* _WHAT YOU HAVE TO DO_:
Take the data below and repeat it exactly.
▬▬▬
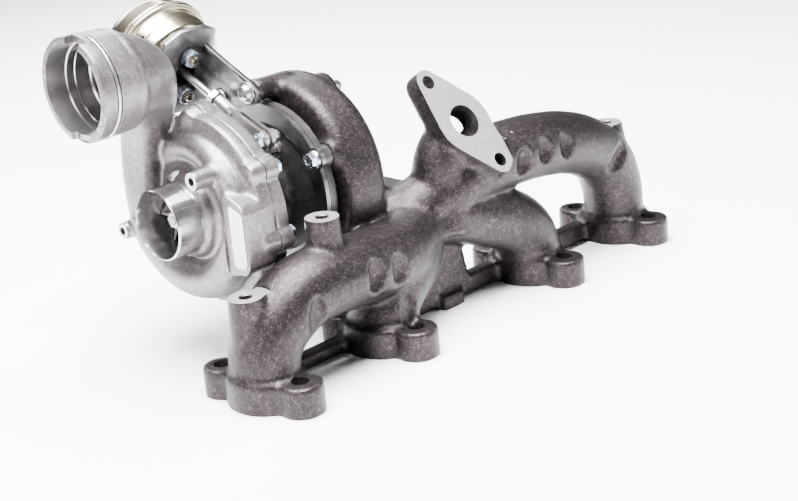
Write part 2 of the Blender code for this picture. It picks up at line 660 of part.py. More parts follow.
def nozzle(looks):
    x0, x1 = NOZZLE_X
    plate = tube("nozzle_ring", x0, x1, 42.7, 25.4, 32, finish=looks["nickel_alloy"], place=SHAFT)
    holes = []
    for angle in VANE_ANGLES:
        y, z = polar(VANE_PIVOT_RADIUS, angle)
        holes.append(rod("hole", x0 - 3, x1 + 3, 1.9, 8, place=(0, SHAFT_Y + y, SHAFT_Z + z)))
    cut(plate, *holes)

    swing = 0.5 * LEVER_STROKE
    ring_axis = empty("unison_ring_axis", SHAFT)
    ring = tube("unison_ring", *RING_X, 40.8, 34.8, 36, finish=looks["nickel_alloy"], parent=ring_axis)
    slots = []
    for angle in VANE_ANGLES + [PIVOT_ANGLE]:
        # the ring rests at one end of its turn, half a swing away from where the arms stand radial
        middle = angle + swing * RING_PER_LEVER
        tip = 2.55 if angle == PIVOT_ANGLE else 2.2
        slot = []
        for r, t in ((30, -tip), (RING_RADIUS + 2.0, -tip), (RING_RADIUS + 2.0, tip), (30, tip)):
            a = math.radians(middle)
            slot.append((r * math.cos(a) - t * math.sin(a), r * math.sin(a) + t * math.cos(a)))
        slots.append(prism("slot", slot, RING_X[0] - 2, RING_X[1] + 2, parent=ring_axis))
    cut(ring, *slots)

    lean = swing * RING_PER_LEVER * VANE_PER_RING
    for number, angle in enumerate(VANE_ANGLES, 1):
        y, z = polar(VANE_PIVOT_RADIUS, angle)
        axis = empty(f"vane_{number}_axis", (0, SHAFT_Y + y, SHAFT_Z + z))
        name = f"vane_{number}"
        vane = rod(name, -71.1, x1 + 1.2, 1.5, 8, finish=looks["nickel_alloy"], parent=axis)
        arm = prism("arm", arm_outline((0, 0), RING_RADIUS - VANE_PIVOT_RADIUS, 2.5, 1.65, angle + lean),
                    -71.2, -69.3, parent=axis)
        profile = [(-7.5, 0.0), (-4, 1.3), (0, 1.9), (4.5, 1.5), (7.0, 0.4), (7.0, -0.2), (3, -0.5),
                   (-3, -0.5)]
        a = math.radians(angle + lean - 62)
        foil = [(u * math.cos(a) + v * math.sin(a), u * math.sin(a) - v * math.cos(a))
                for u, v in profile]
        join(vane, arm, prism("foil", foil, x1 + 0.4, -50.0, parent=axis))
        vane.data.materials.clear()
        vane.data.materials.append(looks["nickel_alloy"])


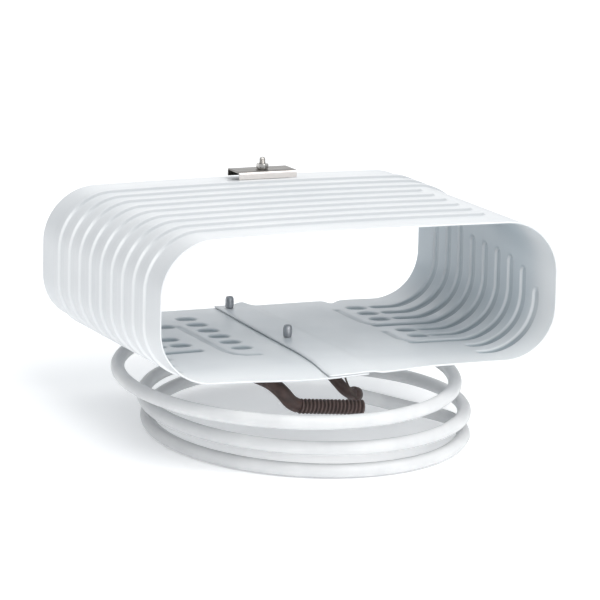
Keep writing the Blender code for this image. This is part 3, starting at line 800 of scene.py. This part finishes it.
▬▬▬
* _ANSWER FOR THE TASK_:
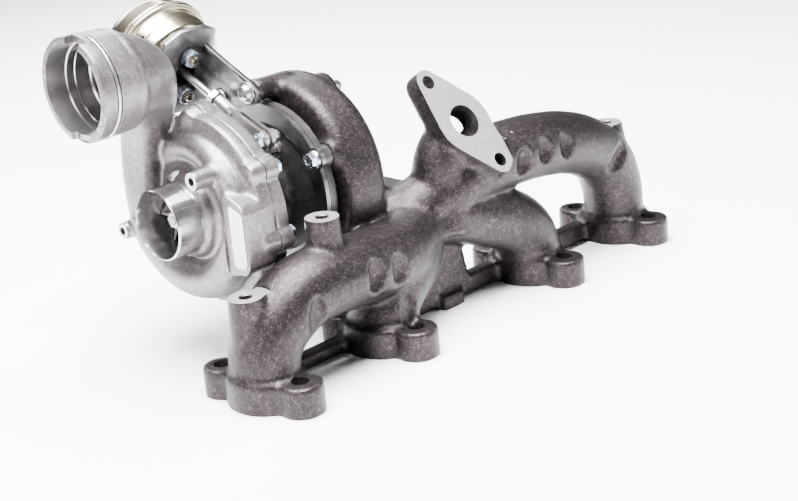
Write part 2 of the Blender code for this picture. It picks up at line 660 of part.py. More parts follow.
def nozzle(looks):
    x0, x1 = NOZZLE_X
    plate = tube("nozzle_ring", x0, x1, 42.7, 25.4, 32, finish=looks["nickel_alloy"], place=SHAFT)
    holes = []
    for angle in VANE_ANGLES:
        y, z = polar(VANE_PIVOT_RADIUS, angle)
        holes.append(rod("hole", x0 - 3, x1 + 3, 1.9, 8, place=(0, SHAFT_Y + y, SHAFT_Z + z)))
    cut(plate, *holes)

    swing = 0.5 * LEVER_STROKE
    ring_axis = empty("unison_ring_axis", SHAFT)
    ring = tube("unison_ring", *RING_X, 40.8, 34.8, 36, finish=looks["nickel_alloy"], parent=ring_axis)
    slots = []
    for angle in VANE_ANGLES + [PIVOT_ANGLE]:
        # the ring rests at one end of its turn, half a swing away from where the arms stand radial
        middle = angle + swing * RING_PER_LEVER
        tip = 2.55 if angle == PIVOT_ANGLE else 2.2
        slot = []
        for r, t in ((30, -tip), (RING_RADIUS + 2.0, -tip), (RING_RADIUS + 2.0, tip), (30, tip)):
            a = math.radians(middle)
            slot.append((r * math.cos(a) - t * math.sin(a), r * math.sin(a) + t * math.cos(a)))
        slots.append(prism("slot", slot, RING_X[0] - 2, RING_X[1] + 2, parent=ring_axis))
    cut(ring, *slots)

    lean = swing * RING_PER_LEVER * VANE_PER_RING
    for number, angle in enumerate(VANE_ANGLES, 1):
        y, z = polar(VANE_PIVOT_RADIUS, angle)
        axis = empty(f"vane_{number}_axis", (0, SHAFT_Y + y, SHAFT_Z + z))
        name = f"vane_{number}"
        vane = rod(name, -71.1, x1 + 1.2, 1.5, 8, finish=looks["nickel_alloy"], parent=axis)
        arm = prism("arm", arm_outline((0, 0), RING_RADIUS - VANE_PIVOT_RADIUS, 2.5, 1.65, angle + lean),
                    -71.2, -69.3, parent=axis)
        profile = [(-7.5, 0.0), (-4, 1.3), (0, 1.9), (4.5, 1.5), (7.0, 0.4), (7.0, -0.2), (3, -0.5),
                   (-3, -0.5)]
        a = math.radians(angle + lean - 62)
        foil = [(u * math.cos(a) + v * math.sin(a), u * math.sin(a) - v * math.cos(a))
                for u, v in profile]
        join(vane, arm, prism("foil", foil, x1 + 0.4, -50.0, parent=axis))
        vane.data.materials.clear()
        vane.data.materials.append(looks["nickel_alloy"])


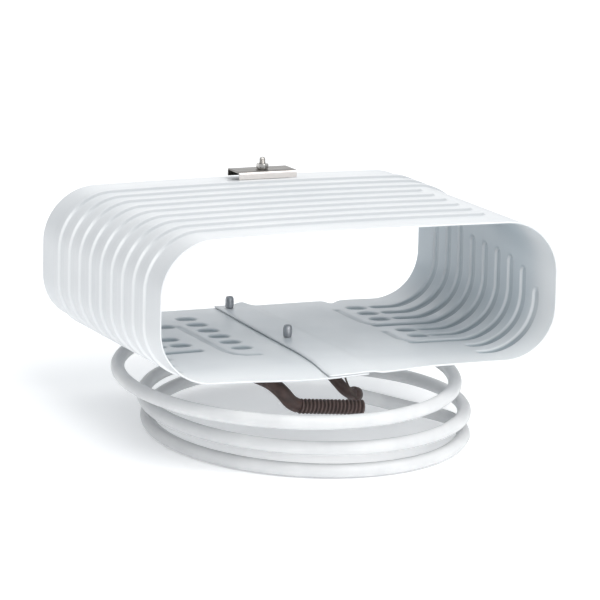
Keep writing the Blender code for this image. This is part 3, starting at line 800 of scene.py. This part finishes it.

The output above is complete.